The name of the school was the Hudson High School of Learning Technologies, a public school in New York City. Melissa Tortorua was the teacher and the class was remarkable. These students were creating video games, yes, learning everything we already mentioned. But they were learning so much more. The game themes had to be created in one of five categories:

Youth Justice,
Animal Welfare,
Smart City,
Civic Journalism.
Literacy

The students had to research the theme of their choice, meet with experts in the field of their choice and then create a game concept that would teach the player of the game about that theme. Now that is smart teaching!

Let's take a look at some of the skills necessary to fulfill this challenge: The students must research the topic, communicate with experts and develop an interview agenda, collaborate with colleagues, think critically and problem solve to create a meaningful and challenging game. All of this is housed in a harbor of creativity. Sounds like 21st century skill development to me.

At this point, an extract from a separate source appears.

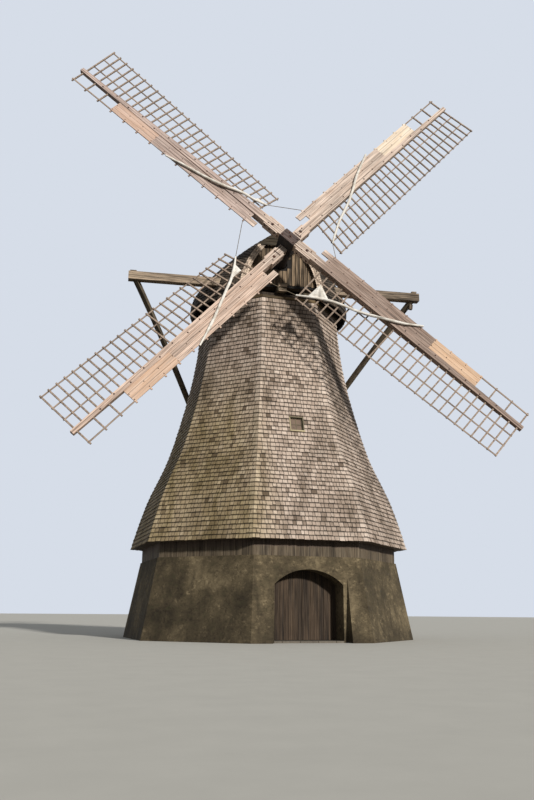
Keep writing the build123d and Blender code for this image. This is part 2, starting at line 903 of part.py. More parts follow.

Ms. Tortorua mentioned to me that there was an unexpected secondary learning that evolved from the Video Game Project. The students learned the value of proofreading. As an English teacher, Ms. Tortorua always preaches the value of proofreading and how critical it is when writing essays, etc. Her preaching always seems to fall on deaf ears. However, when writing code, the students discovered that one character out of place, one comma, one colon, one mark of any type out of place would cause the entire program to fail. She has used this coding experience to remind her students of the value of proofreading in all of their work and she now sees a positive transition in student thinking about proofreading.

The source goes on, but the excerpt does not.